Exploring Homology and its Applications in Spaces and Shapes

[trees and plants]

Hello there.This is about homology.In homology as I know we also study holes in spaces, so a circle has a hole, so does a sphere but quite differently.If we have half a circle or a somehow not quite closed curve but almost closed curve could we study it with groups or something like homology?Thank you.

 

[fresh_42]

You would examine it with the methods which represent the structural aspects you are interested in:

• topology
• algebraic topology
• analysis
• geometry
• differential geometry

and additional methods like group actions dependent on these approaches.

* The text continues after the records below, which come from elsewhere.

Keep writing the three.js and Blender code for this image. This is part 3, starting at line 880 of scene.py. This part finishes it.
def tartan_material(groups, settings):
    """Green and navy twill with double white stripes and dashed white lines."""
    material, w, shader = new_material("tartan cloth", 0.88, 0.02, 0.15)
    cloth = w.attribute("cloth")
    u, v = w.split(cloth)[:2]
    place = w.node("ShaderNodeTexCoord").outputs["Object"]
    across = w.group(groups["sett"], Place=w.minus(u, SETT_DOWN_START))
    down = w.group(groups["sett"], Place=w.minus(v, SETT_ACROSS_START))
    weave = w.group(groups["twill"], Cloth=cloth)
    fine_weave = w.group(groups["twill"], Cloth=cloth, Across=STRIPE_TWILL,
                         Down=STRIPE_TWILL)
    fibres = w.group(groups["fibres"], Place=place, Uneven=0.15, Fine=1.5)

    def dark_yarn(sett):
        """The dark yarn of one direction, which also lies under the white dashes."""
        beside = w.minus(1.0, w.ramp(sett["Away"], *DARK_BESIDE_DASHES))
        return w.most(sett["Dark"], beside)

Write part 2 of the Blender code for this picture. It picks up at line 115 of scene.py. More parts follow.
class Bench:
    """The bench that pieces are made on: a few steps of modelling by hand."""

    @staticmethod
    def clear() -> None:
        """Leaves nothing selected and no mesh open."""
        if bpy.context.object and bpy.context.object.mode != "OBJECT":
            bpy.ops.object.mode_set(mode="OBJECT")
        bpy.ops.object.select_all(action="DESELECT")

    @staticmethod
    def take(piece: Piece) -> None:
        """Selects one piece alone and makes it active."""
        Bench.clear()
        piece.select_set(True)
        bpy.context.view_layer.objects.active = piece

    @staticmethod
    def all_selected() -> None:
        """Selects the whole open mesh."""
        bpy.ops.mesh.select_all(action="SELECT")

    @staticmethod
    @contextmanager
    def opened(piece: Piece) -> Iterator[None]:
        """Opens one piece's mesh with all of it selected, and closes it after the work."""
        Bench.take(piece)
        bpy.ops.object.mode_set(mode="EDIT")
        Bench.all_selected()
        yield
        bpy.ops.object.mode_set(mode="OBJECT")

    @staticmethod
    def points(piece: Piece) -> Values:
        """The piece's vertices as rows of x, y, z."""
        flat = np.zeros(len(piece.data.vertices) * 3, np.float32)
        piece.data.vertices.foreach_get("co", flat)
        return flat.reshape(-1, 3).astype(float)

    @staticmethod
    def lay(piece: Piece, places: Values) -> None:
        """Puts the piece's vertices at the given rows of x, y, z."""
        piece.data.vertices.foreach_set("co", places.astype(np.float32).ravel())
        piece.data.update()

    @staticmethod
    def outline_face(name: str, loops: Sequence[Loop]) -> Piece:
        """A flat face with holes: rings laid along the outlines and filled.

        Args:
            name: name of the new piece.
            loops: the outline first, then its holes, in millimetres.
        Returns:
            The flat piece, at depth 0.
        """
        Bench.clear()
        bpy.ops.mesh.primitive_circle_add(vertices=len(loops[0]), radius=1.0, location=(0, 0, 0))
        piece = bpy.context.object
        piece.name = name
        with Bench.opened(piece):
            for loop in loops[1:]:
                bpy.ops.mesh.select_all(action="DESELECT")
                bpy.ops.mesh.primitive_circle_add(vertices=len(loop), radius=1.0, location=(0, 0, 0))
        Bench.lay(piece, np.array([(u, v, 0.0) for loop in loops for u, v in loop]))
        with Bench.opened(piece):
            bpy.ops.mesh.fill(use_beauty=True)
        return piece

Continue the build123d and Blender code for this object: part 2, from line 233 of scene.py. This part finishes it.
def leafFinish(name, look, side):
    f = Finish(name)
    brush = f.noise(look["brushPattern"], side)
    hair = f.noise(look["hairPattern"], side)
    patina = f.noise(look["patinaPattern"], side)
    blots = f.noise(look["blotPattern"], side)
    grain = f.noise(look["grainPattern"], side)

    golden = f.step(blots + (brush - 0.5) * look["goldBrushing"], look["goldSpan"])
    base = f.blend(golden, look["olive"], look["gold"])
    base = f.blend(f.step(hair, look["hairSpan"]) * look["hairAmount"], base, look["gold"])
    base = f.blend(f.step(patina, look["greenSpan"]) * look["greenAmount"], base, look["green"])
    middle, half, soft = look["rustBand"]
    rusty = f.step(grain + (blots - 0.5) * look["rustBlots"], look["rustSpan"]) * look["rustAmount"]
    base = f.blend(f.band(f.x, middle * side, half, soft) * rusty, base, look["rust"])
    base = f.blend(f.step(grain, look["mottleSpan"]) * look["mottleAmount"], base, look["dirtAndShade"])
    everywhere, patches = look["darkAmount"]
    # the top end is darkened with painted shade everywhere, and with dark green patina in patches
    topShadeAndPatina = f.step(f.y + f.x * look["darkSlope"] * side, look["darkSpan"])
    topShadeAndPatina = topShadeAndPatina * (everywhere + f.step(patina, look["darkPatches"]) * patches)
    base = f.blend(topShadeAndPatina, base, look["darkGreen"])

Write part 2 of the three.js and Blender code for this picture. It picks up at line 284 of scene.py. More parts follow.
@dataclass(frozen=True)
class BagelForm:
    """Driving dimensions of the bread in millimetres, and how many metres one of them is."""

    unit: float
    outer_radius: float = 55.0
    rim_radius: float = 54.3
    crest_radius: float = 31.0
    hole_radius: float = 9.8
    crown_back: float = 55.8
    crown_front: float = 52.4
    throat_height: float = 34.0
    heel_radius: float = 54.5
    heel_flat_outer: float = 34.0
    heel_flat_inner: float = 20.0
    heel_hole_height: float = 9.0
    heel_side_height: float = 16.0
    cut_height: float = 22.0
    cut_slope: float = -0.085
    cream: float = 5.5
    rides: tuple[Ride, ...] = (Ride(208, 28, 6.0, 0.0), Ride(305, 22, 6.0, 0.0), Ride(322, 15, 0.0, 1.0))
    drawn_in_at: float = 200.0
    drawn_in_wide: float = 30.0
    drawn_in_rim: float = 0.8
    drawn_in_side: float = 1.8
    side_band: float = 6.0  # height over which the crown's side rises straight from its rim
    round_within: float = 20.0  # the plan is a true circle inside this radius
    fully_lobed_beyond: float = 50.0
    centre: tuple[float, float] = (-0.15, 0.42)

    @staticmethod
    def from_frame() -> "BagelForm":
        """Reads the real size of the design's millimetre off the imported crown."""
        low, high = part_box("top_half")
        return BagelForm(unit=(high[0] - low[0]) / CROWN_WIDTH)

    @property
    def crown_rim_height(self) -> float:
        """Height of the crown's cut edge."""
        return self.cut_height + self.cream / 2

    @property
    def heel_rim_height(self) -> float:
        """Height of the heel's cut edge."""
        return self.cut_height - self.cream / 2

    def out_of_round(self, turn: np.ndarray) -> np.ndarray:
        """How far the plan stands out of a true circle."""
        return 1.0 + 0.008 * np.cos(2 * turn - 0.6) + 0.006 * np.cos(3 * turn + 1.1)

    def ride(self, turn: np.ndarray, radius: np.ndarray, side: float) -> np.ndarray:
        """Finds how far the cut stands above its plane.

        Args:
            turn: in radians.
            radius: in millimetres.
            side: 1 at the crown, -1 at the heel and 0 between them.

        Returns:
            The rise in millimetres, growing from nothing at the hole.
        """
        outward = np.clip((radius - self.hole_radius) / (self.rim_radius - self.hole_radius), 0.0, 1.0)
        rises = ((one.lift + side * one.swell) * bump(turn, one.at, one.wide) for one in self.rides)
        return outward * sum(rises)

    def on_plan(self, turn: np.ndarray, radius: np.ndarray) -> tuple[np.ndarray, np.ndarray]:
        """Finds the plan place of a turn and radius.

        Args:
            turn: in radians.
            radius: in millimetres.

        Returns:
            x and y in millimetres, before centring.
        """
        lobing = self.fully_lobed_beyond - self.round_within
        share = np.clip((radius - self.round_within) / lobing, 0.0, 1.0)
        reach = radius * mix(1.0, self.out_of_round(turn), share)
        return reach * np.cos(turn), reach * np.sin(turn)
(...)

There is no answer until you settled what this curve is to you:

• a one dimensional space
• a connected, retractable space
• a graph of a function
• a segment of a circle
• a curved space

The properties you are interested in determine the method, not the object itself.

 

[Infrared]

If you have a singular chain $\sigma\in C_n(X)$, not necessarily closed (as your "half circle" isn't), but its boundary is a chain in a subspace $A\subset X$, then you can view $\sigma$ as representing a class in the relative homology group $H_n(X,A).$

There is a similar notion for relative homotopy groups, where elements of $\pi_n(X,A)$ are (based) homotopy classes of maps $(D^n,\partial D^n)\to (X,A)$ such that $\partial D^n$ is mapped to $A$ throughout the homotopy.

 

[WWGD]

It comes down ultimately to defining your cycle group, boundary group of the space at each "level" /dimension. That given, the factor n-groups will define the nth homology. An open arc as I understood you meant is contractible so all its homology groups are trivial. Harder, I would think is to study spaces like Gl(n, R), speces of continuous maps, etc., without any obvious geometry that I can tell.